TASK OBJECTIVE: Output all of the data below exactly as given.

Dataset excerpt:
-------
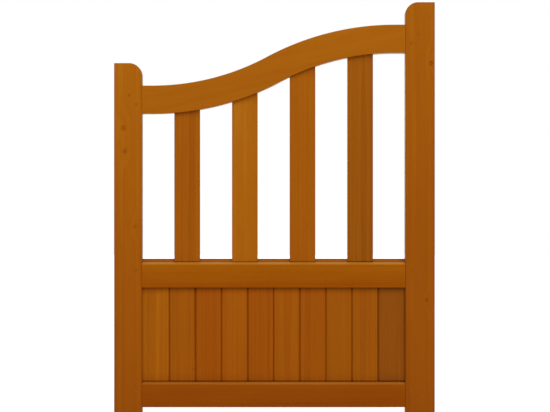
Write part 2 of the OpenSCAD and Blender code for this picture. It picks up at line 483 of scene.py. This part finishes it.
# The stain from its thickest coat to its thinnest: where it is thick it is darker and redder.
STAIN = [
    (0.00, screen(46, 15, 2)),
    (0.20, screen(86, 35, 3)),
    (0.40, screen(121, 55, 4)),
    (0.55, screen(140, 68, 4)),
    (0.70, screen(152, 78, 6)),
    (0.85, screen(165, 93, 9)),
    (1.00, screen(186, 121, 34)),
]
HIGHLIGHT_TINT = (1.0, 0.52, 0.06, 1)    # the amber film colours what it mirrors

# Cells a metre of each pattern in the timber, across the grain and along it
BROAD_STREAKS = (95, 1.6)
FINE_STREAKS = (420, 5)
FIBRES = (1500, 22)
CLOUDS = (11, 2.6)
PORES = (1100, 60)
WEAR = (60, 14)
SHEEN = (40, 9)
RING_STRETCH = (1.0, 0.10)               # growth rings change ten times more slowly along the grain
WAVE_RATE = 20                           # radians in each unit of a wave texture's scale
LATE_WOOD_POWER = 2.2                    # makes late wood narrower than early wood
SHIFT_WAYS = (1.0, 0.013, 3.1)           # how far a shift of 1 goes each way through the tree
KNOT_CELLS = 260.0                       # cells a metre of the noise round a knot
KNOT_RAGGEDNESS = 0.55                   # how far that noise moves a knot's outline, in its radii
KNOT_CORE = (0.1, 0.9)                   # where its core and its dark rim start and end to fade, in radii
KNOT_RIM = (0.7, 1.7)
KNOT_PUSH = 1.1                          # how far it pushes the rings aside, in radii
KNOT_HEART = 0.45                        # how much lighter its core is than its rim, as a share
KNOT_LENGTH = 1.25                       # how much longer a knot is along the grain than across it
SWELL_LENGTH = 2.6                       # and how much longer the swelling of the grain round it is
SWELL_REACH = 6.0                        # how many of the knot's radii away the swelling ends
PEG_RINGS = 260.0                        # scale of the rings and specks in a peg's end grain
PEG_SPECKS = 2400.0
LATE_WOOD_MEAN = 0.31                    # share of late wood, so that a strong figure darkens no piece
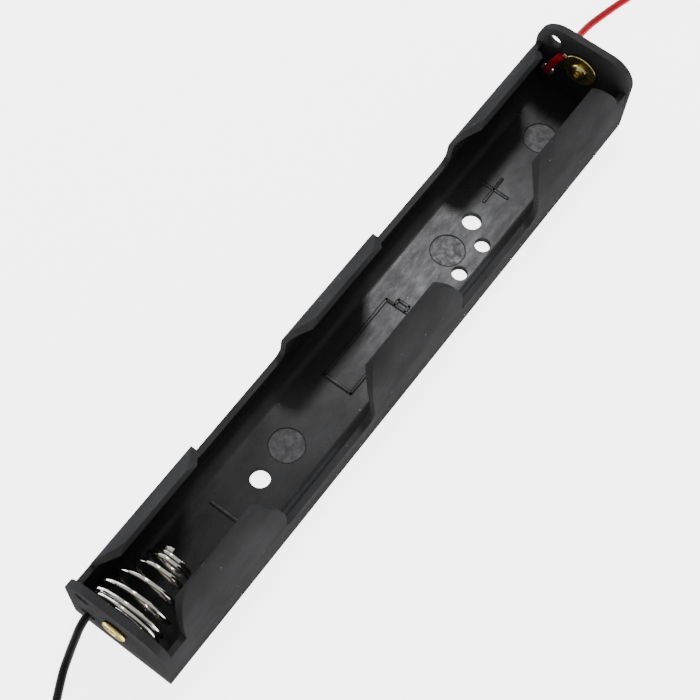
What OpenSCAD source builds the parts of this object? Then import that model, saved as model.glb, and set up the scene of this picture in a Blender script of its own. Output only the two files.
-------
FULL RESPONSE:
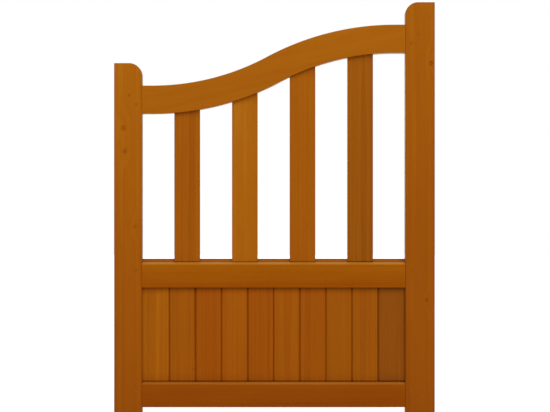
Write part 2 of the OpenSCAD and Blender code for this picture. It picks up at line 483 of scene.py. This part finishes it.
# The stain from its thickest coat to its thinnest: where it is thick it is darker and redder.
STAIN = [
    (0.00, screen(46, 15, 2)),
    (0.20, screen(86, 35, 3)),
    (0.40, screen(121, 55, 4)),
    (0.55, screen(140, 68, 4)),
    (0.70, screen(152, 78, 6)),
    (0.85, screen(165, 93, 9)),
    (1.00, screen(186, 121, 34)),
]
HIGHLIGHT_TINT = (1.0, 0.52, 0.06, 1)    # the amber film colours what it mirrors

# Cells a metre of each pattern in the timber, across the grain and along it
BROAD_STREAKS = (95, 1.6)
FINE_STREAKS = (420, 5)
FIBRES = (1500, 22)
CLOUDS = (11, 2.6)
PORES = (1100, 60)
WEAR = (60, 14)
SHEEN = (40, 9)
RING_STRETCH = (1.0, 0.10)               # growth rings change ten times more slowly along the grain
WAVE_RATE = 20                           # radians in each unit of a wave texture's scale
LATE_WOOD_POWER = 2.2                    # makes late wood narrower than early wood
SHIFT_WAYS = (1.0, 0.013, 3.1)           # how far a shift of 1 goes each way through the tree
KNOT_CELLS = 260.0                       # cells a metre of the noise round a knot
KNOT_RAGGEDNESS = 0.55                   # how far that noise moves a knot's outline, in its radii
KNOT_CORE = (0.1, 0.9)                   # where its core and its dark rim start and end to fade, in radii
KNOT_RIM = (0.7, 1.7)
KNOT_PUSH = 1.1                          # how far it pushes the rings aside, in radii
KNOT_HEART = 0.45                        # how much lighter its core is than its rim, as a share
KNOT_LENGTH = 1.25                       # how much longer a knot is along the grain than across it
SWELL_LENGTH = 2.6                       # and how much longer the swelling of the grain round it is
SWELL_REACH = 6.0                        # how many of the knot's radii away the swelling ends
PEG_RINGS = 260.0                        # scale of the rings and specks in a peg's end grain
PEG_SPECKS = 2400.0
LATE_WOOD_MEAN = 0.31                    # share of late wood, so that a strong figure darkens no piece
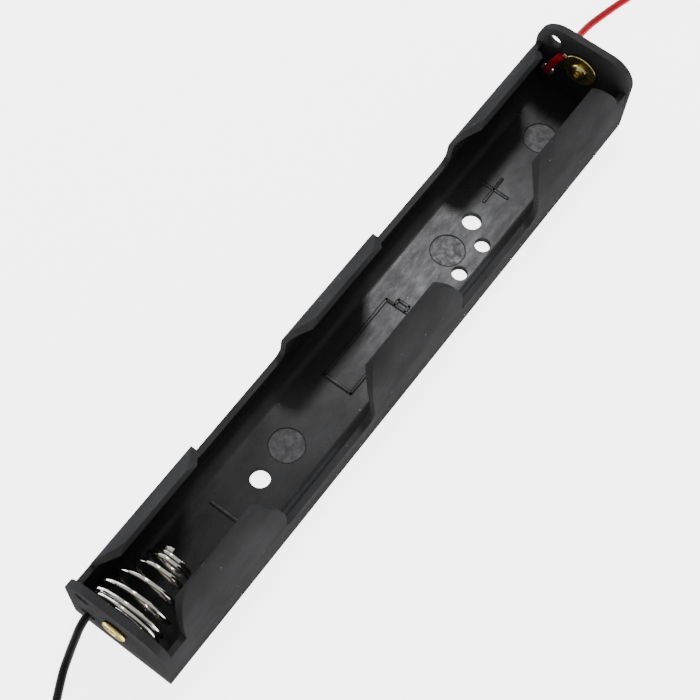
What OpenSCAD source builds the parts of this object? Then import that model, saved as model.glb, and set up the scene of this picture in a Blender script of its own. Output only the two files.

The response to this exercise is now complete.